«Молчим и слушаем, Ариадна, молчим и слушаем», – повторяла я про себя заклинание Софи, открывая пустую тетрадь. Как ни странно, это помогало успокаиваться.
А дальше началось что-то непонятное. Свет Аярны странно действовал на нас. В голове стало пусто. Ни одной мысли или чувства. Полное равнодушие накрыло, как теплая пелерина. Я слышала лишь голос Ландзоры, который удивительным образом облекал произнесенные ею неизвестные слова в ясные формы и аналогии. Каждый новый черный символ на белой доске, выводимый рукой деры, намертво отпечатывался в памяти. Нам оставалось копировать их в тетрадь. Хумбора настаивала, чтобы мы переписывали новые буквы и символы с идеальной каллиграфичностью. У меня с этим проблем не возникло. Мой почерк всегда отличался красотой и ровностью. В отличие от Софи.
Спустя несколько часов, я поняла, что у этого Света есть и побочный эффект. Перед глазами появился мутный туман, а на ресницы будто повесили крохотные грузики, слепляющие веки между собой. Громкий вскрик подруги, воспринялся мною не сразу. Словно это крикнула не рядом сидящая со мной девушка, а кто-то далекий из другой комнаты или вообще с улицы. Несколько отстраненно, я повернула голову в сторону звука. Слегка пьяным сонным взглядом Софи разглядывала свои пальцы, из которых вывалилась пишущая палочка. На ее бледных костяшках горела краснотой тонкая полоса. Необычная отметина не удивила меня. Вообще-то она не вызвала в моем сознании совершенно никаких эмоций. Ну есть и есть. Может и раньше была. Пальцы Софи я особо-то и не разглядывала никогда.
– Символ Ки’яр пишется не так, лима. Посмотри на доску и перерисуй вновь, – спокойно произнесла дера Ландзора, нависшая над подругой.
Только сейчас я заметила в ее руках тонкий зеленый прутик, покрытый легким пушком. Мой заторможенный взгляд переместился за учительский стол, где красовалась высокая хрустальная ваза дивной красоты с десятком таких же прутиков. Мысли очень неохотно выстраивались в логические цепочки.
– Не отвлекаемся. Пишем, – властно потребовала наставница.

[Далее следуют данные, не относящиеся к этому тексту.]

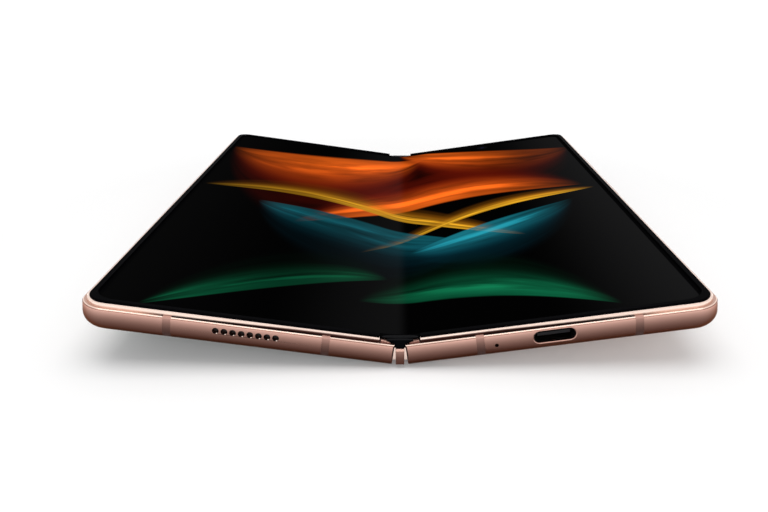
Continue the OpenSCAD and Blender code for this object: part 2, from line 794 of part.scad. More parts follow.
camera_step = 0.7;
camera_top = -half_t - camera_h;
camera_glass_t = 0.7;
camera_seat = 1.5;

module back_glass() color(glass_bronze) on_right() difference() {
    rounded_glass();
    translate([0, 0, -half_t - 1]) linear_extrude(3) camera_outline(camera_seat);
}

// Polished rim: a low skirt on the back glass and a higher wall round the camera glass
module camera_rim() color(bright) on_right() difference() {
    union() {
        translate([0, 0, -half_t - camera_step]) linear_extrude(camera_step) camera_outline(0);
        translate([0, 0, camera_top]) linear_extrude(camera_h) camera_outline(0.9);
        translate([0, 0, -half_t - eps]) linear_extrude(glass_t + eps)
            camera_outline(camera_seat + glass_gap);
    }
    translate([0, 0, camera_top - eps]) linear_extrude(camera_glass_t + eps)
        camera_outline(0.9 + camera_rim);
    translate([0, 0, camera_top - 1]) linear_extrude(camera_h + glass_t + 2)
        camera_outline(0.9 + camera_rim + 0.8);
}

module camera_glass() color([0.16, 0.12, 0.11]) on_right() difference() {
    translate([0, 0, camera_top]) linear_extrude(camera_glass_t)
        camera_outline(0.9 + camera_rim + glass_gap);
    translate([flash_u, lens_y[2], camera_top - 1]) cylinder(d = flash_d + 2 * glass_gap, h = 3);
    lens_places() translate([0, 0, camera_top - 1]) cylinder(d = lens_module_d + 2 * glass_gap, h = 3);
}

lens_ring_h = 0.25;
lens_ring_w = 0.7;

module lens_places() for (y = lens_y) translate([lens_u, y, 0]) children();

module lens_rings() color(bright) on_right() lens_places()
    translate([0, 0, camera_top - lens_ring_h]) difference() {
        cylinder(d = lens_ring_d, h = lens_ring_h);
        translate([0, 0, -1]) cylinder(d = lens_ring_d - 2 * lens_ring_w, h = 3);
    }

lens_module_d = lens_ring_d - 2 * lens_ring_w;
lens_window = lens_module_d / 2 + 0.9;
lens_top = camera_top + 0.1;
lens_step = 0.3;
lens_steps = [6.8, 5.6, 4.6];
lens_bottom = lens_top + len(lens_steps) * lens_step;
front_lens_r = 3;

// Barrels with stepped baffles round a domed front lens
module lens_modules() color(black) on_right() lens_places() {
    difference() {
        translate([0, 0, lens_top]) cylinder(d = lens_module_d, h = mid_low - lens_top);
        for (i = [0:len(lens_steps) - 1])
            translate([0, 0, lens_top - 1]) cylinder(d = lens_steps[i], h = 1 + (i + 1) * lens_step);
    }
    intersection() {
        translate([0, 0, lens_bottom + front_lens_r - 0.5]) sphere(front_lens_r);
        translate([0, 0, lens_top]) cylinder(d = lens_steps[2] - 0.8, h = lens_bottom - lens_top + eps);
    }
}

module flash() color([0.9, 0.9, 0.75]) on_right()
    translate([flash_u, lens_y[2], camera_top]) cylinder(d = flash_d, h = board_low - camera_top);

// ---- Inside the right half ----

board_t = 0.6;
board_top = usb_z - usb_h / 2 - usb_wall;
board_low = board_top - board_t;
side_strip = 8;
battery_gap = 0.6;
board_end = end_in - 1.2;
board_u1 = half_w - wall - 2.6;
battery_u0 = rail_u + battery_gap;
right_battery_y = [-half_len + 17.6, lens_y[0] - 17.6];
battery_low = -4.6;
post_d = 2.4;
shield_h = 1.2;
upper_can_y = [lens_y[0] + 7.4, board_end - 13.2];
lower_can_y = [right_battery_y[1] + 4, upper_can_y[0] - 3];

// Board with a window for the cameras, carried on posts under the display plate
module main_board() color([0.05, 0.25, 0.15]) on_right() {
    difference() {
        box(battery_u0, board_u1, -board_end, board_end, board_low, board_top);
        box(battery_u0 - 1, board_u1 - side_strip, right_battery_y[0] - battery_gap,
            right_battery_y[1] + battery_gap, -half_t, 0);
        box(lens_u - lens_window, lens_u + lens_window, lens_y[0] - lens_window, lens_y[2] + lens_window,
            -half_t, 0);
    }
    for (p = [[battery_u0 + 3, lower_can_y[0] + 1], [battery_u0 + 3, board_end - 10],
              [board_u1 - 3, right_battery_y[1] + 3], [battery_u0 + 3, -board_end + 3],
              [board_u1 - 3, -board_end + 3], [board_u1 - 3, right_battery_y[0] / 2]])
        board_post(p[0], p[1]);
    // shield cans
    box(battery_u0 + 6, lens_u - lens_window - 1.4, lower_can_y[0], lower_can_y[1],
        board_top - eps, board_top + shield_h);
    box(battery_u0 + 2, inner_camera_u - 5, upper_can_y[0], upper_can_y[1],
        board_top - eps, board_top + shield_h);
}

module board_post(u, y) translate([u, y, board_top - eps])
    cylinder(d = post_d, h = mid_low - board_top + eps);

module battery(u1, ys) box(battery_u0, u1, ys[0], ys[1], battery_low, mid_low);

module right_battery() color([0.1, 0.1, 0.12]) on_right()
    battery(board_u1 - side_strip - battery_gap, right_battery_y);

coil_d = 30;

module charging_coil() color([0.75, 0.42, 0.12]) on_right()
    translate([(battery_u0 + board_u1 - side_strip) / 2, -18, battery_low - 0.3]) difference() {
        cylinder(d = coil_d, h = 0.3);
        translate([0, 0, -1]) cylinder(d = coil_d / 2, h = 3);
    }

tongue_len = 6.6;
tongue_t = 0.7;

module usb_shell() color(steel) on_right() difference() {
    into_end(usb_u, usb_z, usb_w + 2 * usb_wall, usb_h + 2 * usb_wall, usb_recess, usb_recess + usb_depth);
    into_end(usb_u, usb_z, usb_w, usb_h, 0, usb_recess + usb_depth - usb_wall);
}

module usb_tongue() color(black) on_right()
    box(usb_u - tongue_len / 2, usb_u + tongue_len / 2, -half_len + usb_recess + 0.5,
        -half_len + usb_recess + usb_depth - usb_wall, usb_z - tongue_t / 2, usb_z + tongue_t / 2);

module inner_camera() color(black) on_right() translate([inner_camera_u, inner_camera_y, 0]) {
    translate([0, 0, mid_low - 2]) cylinder(d = inner_camera_d + 1.8, h = 2);
    translate([0, 0, mid_low - eps]) cylinder(d = inner_camera_d - 0.1, h = -mid_low - 0.05);
}

module microphone() color(steel) on_right()
    box(mic_u - 1.6, mic_u + 1.6, -end_in, -end_in + 1.1, mid_low - 2.5, mid_low);

magnet_y = half_len - 11.6;
magnet_len = 10;

module magnets() for (y = [-magnet_y, magnet_y])
    box(half_w - wall - 1.9, half_w - wall - 0.1, y - magnet_len / 2, y + magnet_len / 2,
        mid_low - 2.2, mid_low);

module right_magnets() color(steel) on_right() magnets();
module left_magnets() color(steel) on_left() magnets();

// ---- Keys on the right edge ----

key_shoulder = half_w - wall + key_flange;
flange_gap = 0.02;
flange_t = 0.6;
volume_flange_gap = 0.15;
volume_flange = 12;

module key(y, len, flange, gap) {
    in_side(key_shoulder - gap - eps, half_w + key_proud - 0.15, y, key_z, len, key_h);
    in_side(half_w, half_w + key_proud, y, key_z, len - 0.3, key_h - 0.3);
    in_side(key_shoulder - gap - flange_t, key_shoulder - gap, y, key_z, flange, key_h);
}

module power_key() color(bronze) on_right() key(power_y, power_len, power_len + 2, flange_gap);
module volume_key() color(bronze) on_right()
    key(volume_y, volume_len, volume_flange, volume_flange_gap);

// Dome switches behind the keys, on blocks under the display plate
module key_switches() color(steel) on_right() for (y = [power_y, volume_y - 4.5, volume_y + 4.5]) {
    base = key_shoulder - flange_t - volume_flange_gap - 0.15 - key_travel;
    box(base - 1.2, base - 0.3, y - 1.5, y + 1.5, key_z - 1, mid_low);
    translate([base - 0.3 - eps, y, key_z]) rotate([0, 90, 0]) cylinder(d = 1.4, h = 0.3 + eps);
}

// ---- Cover side of the left half ----

cover_panel_t = 0.5;
cover_panel_u0 = axis_u + pocket_r + 1;
cover_panel_inset = 3;

module cover_panel_outline(gap) outline(cover_panel_u0 - gap, half_w - cover_panel_inset + gap,
    -half_len + cover_panel_inset - gap, half_len - cover_panel_inset + gap, 3 + gap, 3 + gap);

module cover_glass() color(black) on_left() rounded_glass();

cover_camera_h = 2.4;

module cover_camera_hole(d, z0, z1)
    translate([(half_w - glass_inset + glass_u0) / 2, half_len - 5.5, z0]) cylinder(d = d, h = z1 - z0);

module cover_display() color([0.03, 0.03, 0.04]) on_left() difference() {
    translate([0, 0, back_in]) linear_extrude(cover_panel_t) cover_panel_outline(-0.05);
    cover_camera_hole(cover_camera_d + 0.2, -half_t, 0);
}

module cover_camera() color([0.1, 0.1, 0.15]) on_left()
    cover_camera_hole(cover_camera_d, back_in, back_in + cover_camera_h);

// ---- Inside the left half ----

cell_margin = 19.6;
left_battery_y = [-half_len + cell_margin, half_len - cell_margin];
cage_u0 = half_w - tray_depth - 1;
left_battery_u1 = cage_u0 - 2.1;
speaker_reach = left_battery_u1 + 5;
speaker_low = -4.5;

module left_battery() color([0.1, 0.1, 0.12]) on_left() battery(left_battery_u1, left_battery_y);

module speaker_body(y0, y1) box(rail_u + room_r, speaker_reach, y0, y1, speaker_low, mid_low);

module speaker_box() color(black) on_left() speaker_body(-end_in, -left_battery_y[1] - battery_gap - 1);
module top_speaker() color(black) on_left() difference() {
    speaker_body(left_battery_y[1] + battery_gap + 1, end_in);
    cover_camera_hole(cover_camera_d + 1, -half_t, 0);
}

motor_d = 9;
motor_h = 3;
motor_y = tray_y - tray_len - motor_d;

module vibration_motor() color(steel) on_left()
    translate([(left_battery_u1 + half_w - wall) / 2, motor_y, mid_low]) mirror([0, 0, 1])
        cylinder(d = motor_d, h = motor_h);

sub_y = [tray_y + tray_len / 2 + 6.2, left_battery_y[1] - 2];

module sub_board() color([0.05, 0.25, 0.15]) on_left() {
    box(left_battery_u1 + 1, half_w - wall - 1.5, sub_y[0], sub_y[1], board_low, board_top);
    for (u = [left_battery_u1 + 4, half_w - wall - 5],
         y = [sub_y[0] + 3, (sub_y[0] + sub_y[1]) / 2, sub_y[1] - 3]) board_post(u, y);
    box(left_battery_u1 + 5, half_w - wall - 6, sub_y[0] + 8, (sub_y[0] + sub_y[1]) / 2 - 5,
        board_top - eps, board_top + shield_h);
}

tray_w = 12.4;
tray_t = 0.8;
tray_face = 1.2;
cage_wall = 0.25;
cage_gap = 0.15;

module sim_tray() color(bronze) on_left() difference() {
    union() {
        in_side(half_w - tray_face, half_w - 0.02, tray_y, tray_z, tray_len, tray_h);
        box(half_w - tray_depth, half_w - tray_face + eps, tray_y - tray_w / 2, tray_y + tray_w / 2,
            tray_z - tray_t / 2, tray_z + tray_t / 2);
    }
    // seat of the card and the eject hole
    box(half_w - tray_depth + 1.5, half_w - tray_face - 3.5, tray_y - tray_w / 2 + 1.2,
        tray_y + tray_w / 2 - 1.2, tray_z - 1, tray_z + 1);
    translate([half_w - tray_face - 1, tray_y + tray_len / 2 - 1.8, tray_z]) rotate([0, 90, 0])
        cylinder(d = 0.7, h = 3);
}

module tray_cage() color(steel) on_left() {
    in_w = tray_w + 2 * cage_gap;
    low = tray_z - tray_t / 2 - cage_gap;
    difference() {
        box(cage_u0, half_w - wall - 0.1, tray_y - in_w / 2 - cage_wall,
            tray_y + in_w / 2 + cage_wall, low - cage_wall, mid_low);
        box(cage_u0 + 0.5, half_w, tray_y - in_w / 2, tray_y + in_w / 2,
            low, tray_z + tray_t / 2 + cage_gap);
    }
}

hinge_cover();
hinge_end_caps();
tee_caps();
guide_brackets();
gear_bracket();
bracket_screws();
display_fold();
flex_ribbons();
right_frame();
right_bezel();
right_display();
right_support_plate();
right_tongues();
right_hinge_screws();
right_antenna_bands();
back_glass();
camera_rim();
camera_glass();
lens_rings();
lens_modules();
flash();
inner_camera();
usb_shell();
usb_tongue();
main_board();
right_battery();
charging_coil();
microphone();
right_magnets();
key_switches();
left_frame();
left_bezel();
left_display();
left_support_plate();
left_tongues();
left_hinge_screws();
left_antenna_bands();
cover_glass();
cover_display();
cover_camera();
speaker_box();
top_speaker();
vibration_motor();
left_battery();
sub_board();
tray_cage();
left_magnets();
power_key();
volume_key();
sim_tray();
right_pinion();
right_mid_gear();
right_inner_gear();
left_pinion();
left_mid_gear();
left_inner_gear();
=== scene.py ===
# %% [markdown]
# # A folding phone, dressed for its portrait
#
# The solids of the phone come in as a fixed frame: two thin halves, a spine
# between them, glasses, bezels, cameras and the works inside. This lesson gives
# each visible surface its real finish, and models again the few pieces whose
# beauty is too fine for a machine part: the folding display, the lenses, the
# flash, the contacts in the socket.

# %% Load the frame
import json
from math import atan2, cos, degrees, pi, radians, sin, sqrt, tan

import bmesh
import bpy
from mathutils import Matrix, Vector

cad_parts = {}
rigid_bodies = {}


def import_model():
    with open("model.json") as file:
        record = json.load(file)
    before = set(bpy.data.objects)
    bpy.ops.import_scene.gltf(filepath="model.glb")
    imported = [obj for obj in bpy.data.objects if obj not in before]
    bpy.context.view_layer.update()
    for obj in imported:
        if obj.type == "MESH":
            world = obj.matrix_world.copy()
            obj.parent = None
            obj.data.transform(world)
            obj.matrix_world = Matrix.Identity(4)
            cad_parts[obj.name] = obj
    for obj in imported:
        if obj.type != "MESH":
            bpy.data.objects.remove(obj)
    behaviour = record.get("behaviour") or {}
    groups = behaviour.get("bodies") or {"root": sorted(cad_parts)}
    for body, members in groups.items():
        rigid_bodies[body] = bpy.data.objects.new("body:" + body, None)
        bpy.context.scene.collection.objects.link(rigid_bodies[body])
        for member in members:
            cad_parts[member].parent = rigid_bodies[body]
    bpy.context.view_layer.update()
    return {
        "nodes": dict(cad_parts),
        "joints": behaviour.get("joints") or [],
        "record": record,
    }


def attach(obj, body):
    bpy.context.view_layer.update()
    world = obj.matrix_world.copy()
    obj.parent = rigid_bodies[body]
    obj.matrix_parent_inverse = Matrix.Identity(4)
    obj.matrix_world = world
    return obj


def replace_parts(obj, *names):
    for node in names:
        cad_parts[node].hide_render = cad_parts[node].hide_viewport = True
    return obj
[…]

Все мои силы уходили на борьбу с невидимыми грузиками на ресницах и переписыванием харнского алфавита с его правилами. До меня так и не дошло, что произошло. Я просто вернулась к своей тетради, тщательно выводя очередную закорючку. Софи вроде бы тоже возвратилась к своим принадлежностям, но точно не скажу, не помню.
Через несколько минут или часов (время утратило границы), Ландзора сказала, что урок окончен. Мы натянули паранджу и вышли из ученической. Нас тяжелым прессом придавливала сонливость, поэтому что-то обсуждать с подругой не стали, разбредясь по своим спальням и тут же отключившись.
Вечером меня растолкала гадкая Ландзора, заявив, что необходимо поесть, дабы были силы для усвоения новых знаний. Несмотря на неприятную слабость, как после болезни, сопротивляться я не стала. Поела и даже заставила себя сходить в душ. Там я слегка взбодрилась, но отнюдь не от того, что вода была ледяной. Совсем наоборот. Вода оказалась даже слегка горячей. Не сразу до меня дошло, что, вероятно, она нагрелась за день. И душ лучше принимать вечером, а не утром, когда водопроводные трубы выстужались за ночь вместе со своим содержимым. Это-то меня и разозлило. Ведь дрянная Ландзора однозначно знала об этом и, как наша наставница, вполне могла предупредить. Нет, она с гаденькой ухмылкой смотрела, как мы трясемся с утра, не попадая зуб на зуб.
На следующий день я зашла за Софи, и мы вместе направились в ученическую.
– Ты не помнишь, что вчера произошло на уроке? – неуверенно спросила она меня.